Dream A Little Dream. Never heard of it, but it stars three or four guys named “Corey.”

Ferris Bueller’s Day Off. Another film I never saw all the way through. What did I like about that film? The Beatles song Ferris sang. Even then I was a man out of time.

Raiders of the Lost Ark. OK, one of the BEST FREAKIN’ FILMS EVER MADE (in your face Kathy!)

Platoon. Gave us the immortal line “Me so horney! Me love you long time!” and just for that deserves it’s spot in history. BTW- It is about some little conflict called Vietnam or something.

Back to the Future. Just to prove that Raiders wasn’t the only good film of the 80’s, here is an absolute classic by anyone’s standard. What, you disagree? You are wrong. I love this film!
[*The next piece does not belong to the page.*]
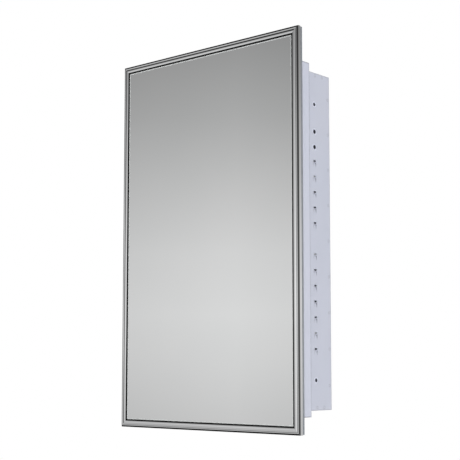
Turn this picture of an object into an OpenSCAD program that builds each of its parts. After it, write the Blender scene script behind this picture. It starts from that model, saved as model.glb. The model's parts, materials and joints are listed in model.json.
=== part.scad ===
// Recessed medicine cabinet: a folded sheet-steel box with a stepped collar, and a framed
// mirror door on a full-height piano hinge.
// The origin is the centre of the back panel's outer face. +X is to the right of someone
// facing the mirror, +Y goes into the wall, and +Z is up.

/* [Cabinet] */
// Overall depth from the back panel to the face of the door
total_depth = 109; // [100:1:130]
// Width of the steel box that goes into the wall
body_w = 372; // [340:1:376]
// Height of the steel box that goes into the wall
body_h = 560; // [540:1:570]
// Depth of the steel box behind the face of the wall
recess_depth = 68; // [60:1:72]
// Thickness of the painted sheet steel
sheet = 0.9; // [0.8:0.1:1]

/* [Collar] */
// How far the collar steps out beyond the box on every side
collar_step = 9.5; // [8:0.5:11]
// Width of the collar's front lip
collar_lip_w = 12.5; // [12.5:0.5:14]

/* [Door] */
// Width of the door over its trim
door_w = 406.4; // [402:0.1:412]
// Height of the door over its trim
door_h = 660.4; // [640:0.1:680]
// Thickness of the door
door_t = 13.5; // [13.5:0.5:15]
// How far the door's centre sits above the centre of the cabinet
door_rise = 13.4; // [0:0.1:16]
// Width of the trim's polished face
trim_face_w = 11.5; // [10.5:0.5:13]
// Depth of the trim's side wall, in front of the galvanised pan
trim_side = 8; // [6:0.5:9]
// Depth of the groove rolled along the trim near its outer edge
trim_groove = 0.35; // [0.1:0.05:0.5]
// How far the trim's face falls from its crest to its inner edge
trim_fall = 0.45; // [0.2:0.05:0.6]
// Thickness of the stainless strip the trim is rolled from
trim_sheet = 0.8; // [0.6:0.1:0.8]

/* [Door filling] */
// Thickness of the mirror
mirror_t = 4.8; // [4:0.1:5]
// Thickness of the foam pad behind the mirror
foam_t = 2.4; // [2:0.1:2.5]
// Thickness of the hardboard behind the foam
board_t = 3.1; // [2.8:0.1:3.2]
// Thickness of the door's galvanised pan
pan_t = 0.7; // [0.6:0.1:0.8]
// Width of black gasket that shows inside the trim
gasket_show = 2.4; // [1:0.1:3]

/* [Piano hinge] */
// Length of the hinge
hinge_len = 570; // [480:1:574]
// Number of knuckles, an odd number so that the cabinet has both ends
knuckle_count = 23; // [15:2:27]
// Outer radius of a knuckle
knuckle_r = 2.1; // [2.1:0.1:2.1]
// Radius of the hinge pin
pin_r = 1.15; // [1:0.05:1.15]
// Number of rivets in each leaf
leaf_rivets = 8; // [4:1:8]

/* [Shelves] */
// Vertical pitch of the shelf slots
slot_pitch = 25.9; // [24:0.1:26]
// Slot that holds the upper shelf, counted from the middle of the cabinet
upper_slot = 4; // [3:1:5]
// Slot that holds the middle shelf
middle_slot = -1; // [-1:1:1]
// Slot that holds the lower shelf
lower_slot = -6; // [-6:1:-4]
// Thickness of a glass shelf
shelf_t = 5; // [4:0.5:6]
// Depth of a glass shelf from back to front
shelf_depth = 76; // [60:1:76]

/* [Hidden] */
$fn = 48;

// Paint and metal colours, used by several sub-parts
paint = [0.76, 0.78, 0.83];
stainless = [0.72, 0.72, 0.71];
zinc = [0.66, 0.67, 0.68];
galvanised = [0.52, 0.55, 0.6];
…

And finally, Star Trek II, the Wrath of Khan. The best Trek film ever!

These were among the tip TV shows of the 80’s:

There are only two TV shows worth mentioning here- The A-TEAM! and some show called Dallas where somebody shot somebody else shot named JR but it was all a dream or something?

And world events of the 1980’s:

Well, I don’t know, but I do remember parachute pants and MC Hammer. Or was that the 90’s?

Now that I have wandered through the 1980’s I don’t need to go to my reunion.

This is from the BTHS Alumni website:

THROUGH THE POWER OF TECH ALUMNI, THE BROOKLYN TECH ALUMNI FOUNDATION SUPPORTS THE EXTRAORDINARY EDUCATION AND TRADITIONS OF BROOKLYN TECHNICAL HIGH SCHOOL AND STRENGTHENS THE COMMON BONDS SHARED BY AND AMONG STUDENTS ALUMNI AND STAFF.

This is from me:

HATED YOUR SCHOOL. HATED THE EIGHTIES. GOODBYE.

What did I like about the eighties?

Bill and Ted’s Excellent Cereal. Totally not bogus, filled with marshmallows and sugar. Mmmmmmmmmmm.